Sacred Music was always present in the new Israel, the Church, even from the very beginning:

St. Paul showed us clearly that sacred chant was used and held in honor from the ery beginning in the Church founded by the Divine Redeemer when he wrote to the Ephesians: "Be filled with the Spirit, speaking to one another in psalms and hymns and spiritual songs."


And, in the City of the Holy Apostles Peter and Paul, the apostolic canons of Sacred Music were disciplined and ordered by St. Gregory the Great, whose name thereafter adorned the chant of the West:

According to tradition, Our predecessor of happy memory, St. Gregory the Great, carefully collected and wisely arranged all that had been handed down by the elders and protected the purity and integrity of sacred chant with fitting laws and regulations. From Rome, the Roman mode of singing gradually spread to other parts of the West. Not only was it enriched by new forms and modes, but a new kind of sacred singing, the religious song, frequently sung in the vernacular, was also brought into use. The choral chant began to be called "Gregorian" after St. Gregory, the man who revived it. It attained new beauty in almost all parts of Christian Europe after the 8th or 9th century because of its accompaniment by a new musical instrument called the "organ."

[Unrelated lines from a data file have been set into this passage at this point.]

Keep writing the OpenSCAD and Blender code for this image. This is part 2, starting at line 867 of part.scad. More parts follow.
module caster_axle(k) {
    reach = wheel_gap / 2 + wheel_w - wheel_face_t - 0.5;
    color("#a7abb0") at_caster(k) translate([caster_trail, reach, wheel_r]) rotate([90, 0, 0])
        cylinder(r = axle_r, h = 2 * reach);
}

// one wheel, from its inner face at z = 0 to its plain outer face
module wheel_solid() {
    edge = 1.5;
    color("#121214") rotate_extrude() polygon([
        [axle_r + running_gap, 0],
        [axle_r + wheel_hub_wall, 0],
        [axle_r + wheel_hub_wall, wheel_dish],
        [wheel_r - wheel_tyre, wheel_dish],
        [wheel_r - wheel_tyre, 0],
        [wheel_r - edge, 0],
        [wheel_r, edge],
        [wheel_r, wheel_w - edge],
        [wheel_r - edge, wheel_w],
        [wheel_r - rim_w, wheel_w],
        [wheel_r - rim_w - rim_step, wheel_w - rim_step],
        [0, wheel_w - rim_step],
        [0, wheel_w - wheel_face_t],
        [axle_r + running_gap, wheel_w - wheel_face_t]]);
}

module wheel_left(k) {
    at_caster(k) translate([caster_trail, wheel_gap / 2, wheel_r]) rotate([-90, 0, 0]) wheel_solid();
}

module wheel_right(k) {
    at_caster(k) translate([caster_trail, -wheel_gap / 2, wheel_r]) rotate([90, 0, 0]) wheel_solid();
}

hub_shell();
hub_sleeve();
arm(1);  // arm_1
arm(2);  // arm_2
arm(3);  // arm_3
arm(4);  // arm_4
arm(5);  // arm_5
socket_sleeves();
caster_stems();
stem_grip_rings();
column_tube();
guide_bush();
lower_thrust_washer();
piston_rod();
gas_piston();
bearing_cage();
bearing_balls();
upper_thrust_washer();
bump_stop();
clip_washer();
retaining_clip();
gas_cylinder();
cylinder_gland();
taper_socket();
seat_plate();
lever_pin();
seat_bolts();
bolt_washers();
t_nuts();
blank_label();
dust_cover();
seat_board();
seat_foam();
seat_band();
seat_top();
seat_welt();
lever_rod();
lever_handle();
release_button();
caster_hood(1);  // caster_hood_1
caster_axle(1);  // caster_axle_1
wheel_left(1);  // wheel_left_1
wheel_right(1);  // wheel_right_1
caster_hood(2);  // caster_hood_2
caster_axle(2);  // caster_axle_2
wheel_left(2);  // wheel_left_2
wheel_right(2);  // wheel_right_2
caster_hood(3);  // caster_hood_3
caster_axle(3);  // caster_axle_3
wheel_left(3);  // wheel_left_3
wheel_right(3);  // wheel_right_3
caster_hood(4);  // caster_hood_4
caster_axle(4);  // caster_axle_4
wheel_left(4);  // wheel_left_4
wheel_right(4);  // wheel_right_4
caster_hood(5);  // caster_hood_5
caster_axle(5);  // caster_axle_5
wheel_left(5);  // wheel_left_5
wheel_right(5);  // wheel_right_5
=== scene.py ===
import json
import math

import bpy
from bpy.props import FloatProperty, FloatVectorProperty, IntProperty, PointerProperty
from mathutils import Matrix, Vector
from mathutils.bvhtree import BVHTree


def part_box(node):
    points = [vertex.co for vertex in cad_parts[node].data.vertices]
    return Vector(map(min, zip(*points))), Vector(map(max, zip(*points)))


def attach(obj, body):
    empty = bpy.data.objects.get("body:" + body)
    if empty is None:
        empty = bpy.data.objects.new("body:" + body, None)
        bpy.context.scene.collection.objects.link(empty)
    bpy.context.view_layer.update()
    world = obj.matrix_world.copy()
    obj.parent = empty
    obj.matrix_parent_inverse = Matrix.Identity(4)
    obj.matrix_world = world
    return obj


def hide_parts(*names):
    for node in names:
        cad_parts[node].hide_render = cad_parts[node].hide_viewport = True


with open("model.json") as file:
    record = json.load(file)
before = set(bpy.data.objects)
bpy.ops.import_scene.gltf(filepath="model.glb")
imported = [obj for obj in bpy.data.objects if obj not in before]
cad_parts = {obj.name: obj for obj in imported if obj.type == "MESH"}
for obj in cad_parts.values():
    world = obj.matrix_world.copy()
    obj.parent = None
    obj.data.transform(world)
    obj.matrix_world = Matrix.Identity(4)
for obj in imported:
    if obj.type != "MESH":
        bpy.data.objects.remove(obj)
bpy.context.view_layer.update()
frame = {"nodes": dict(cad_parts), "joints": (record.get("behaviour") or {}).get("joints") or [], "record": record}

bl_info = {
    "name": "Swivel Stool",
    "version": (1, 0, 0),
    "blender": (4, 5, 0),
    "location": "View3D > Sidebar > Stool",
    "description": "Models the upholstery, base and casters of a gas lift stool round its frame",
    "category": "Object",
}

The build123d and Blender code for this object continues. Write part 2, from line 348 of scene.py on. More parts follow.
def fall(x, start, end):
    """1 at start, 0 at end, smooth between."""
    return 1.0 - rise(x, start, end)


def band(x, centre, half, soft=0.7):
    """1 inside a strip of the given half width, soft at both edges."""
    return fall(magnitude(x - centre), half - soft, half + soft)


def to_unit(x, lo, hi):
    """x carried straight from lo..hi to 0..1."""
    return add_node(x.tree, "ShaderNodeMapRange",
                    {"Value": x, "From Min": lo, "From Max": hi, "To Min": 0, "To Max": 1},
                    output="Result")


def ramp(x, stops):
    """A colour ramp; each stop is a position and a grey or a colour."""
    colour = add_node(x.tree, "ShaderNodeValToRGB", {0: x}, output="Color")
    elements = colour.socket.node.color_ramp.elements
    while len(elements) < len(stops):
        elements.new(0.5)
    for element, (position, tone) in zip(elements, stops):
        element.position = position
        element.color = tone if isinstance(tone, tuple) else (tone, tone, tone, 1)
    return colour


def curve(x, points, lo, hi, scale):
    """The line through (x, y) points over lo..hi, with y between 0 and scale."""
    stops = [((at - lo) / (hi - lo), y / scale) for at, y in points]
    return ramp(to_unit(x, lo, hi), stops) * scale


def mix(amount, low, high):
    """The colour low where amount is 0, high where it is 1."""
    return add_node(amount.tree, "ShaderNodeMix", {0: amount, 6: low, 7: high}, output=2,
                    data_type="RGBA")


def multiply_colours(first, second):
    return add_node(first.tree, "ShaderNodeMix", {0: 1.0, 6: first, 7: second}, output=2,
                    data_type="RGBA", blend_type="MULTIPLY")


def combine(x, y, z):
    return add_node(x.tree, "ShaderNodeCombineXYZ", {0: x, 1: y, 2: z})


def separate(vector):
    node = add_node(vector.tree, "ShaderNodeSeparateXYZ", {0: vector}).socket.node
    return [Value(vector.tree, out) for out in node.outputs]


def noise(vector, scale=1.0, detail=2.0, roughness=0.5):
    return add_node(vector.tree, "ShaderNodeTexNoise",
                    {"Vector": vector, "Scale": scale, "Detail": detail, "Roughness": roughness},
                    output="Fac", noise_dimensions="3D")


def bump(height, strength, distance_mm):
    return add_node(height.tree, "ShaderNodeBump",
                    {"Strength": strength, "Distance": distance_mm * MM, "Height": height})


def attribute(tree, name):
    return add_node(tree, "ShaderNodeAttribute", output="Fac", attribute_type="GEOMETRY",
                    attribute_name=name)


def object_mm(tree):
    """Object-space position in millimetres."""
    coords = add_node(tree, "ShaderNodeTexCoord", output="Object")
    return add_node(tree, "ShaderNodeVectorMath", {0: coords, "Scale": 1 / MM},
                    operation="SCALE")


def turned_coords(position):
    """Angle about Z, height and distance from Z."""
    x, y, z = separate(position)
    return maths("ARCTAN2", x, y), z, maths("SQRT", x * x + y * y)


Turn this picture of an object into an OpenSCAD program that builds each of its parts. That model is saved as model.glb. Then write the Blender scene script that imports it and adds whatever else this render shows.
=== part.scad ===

Born of Gregorian Chant itself, polyphony gloriously developed in the West, supported by the Church, mistress of the human spirit:

Little by little, beginning in the 9th century, polyphonic singing was added to this choral chant. The study and use of polyphonic singing were developed more and more during the centuries that followed and were raised to a marvelous perfection under the guidance of magnificent composers during the 15th and 16th centuries. Since the Church always held this polyphonic chant in the highest esteem, it willingly admitted this type of music even in the Roman basilicas and in pontifical ceremonies in order to increase the glory of the sacred rites. Its power and splendor were increased when the sounds of the organ and other musical instruments were joined with the voices of the singers.

As the Mater and Magistra of Sacred Music, the Church of Rome has always held the discipline of these chants, of which the most ancient have Apostolic lineage. It is her duty to discipline this child of hers whose spirit is Christian.


The progress of this musical art clearly shows how sincerely the Church has desired to render divine worship ever more splendid and more pleasing to the Christian people. It likewise shows why the Church must insist that this art remain within its proper limits and must prevent anything profane and foreign to divine worship from entering into sacred music along with genuine progress, and perverting it. The Sovereign Pontiffs have always diligently fulfilled their obligation to be vigilant in this matter. The Council of Trent also forbids "those musical works in which something lascivious or impure is mixed with organ music or singing." In addition, not to mention numerous other Sovereign Pontiffs, Our predecessor Benedict XIV of happy memory in an encyclical letter dated February 19, 1749, which prepared for a Holy Year and was outstanding for its great learning and abundance of proofs, particularly urged Bishops to firmly forbid the illicit and immoderate elements which had arrogantly been inserted into sacred music.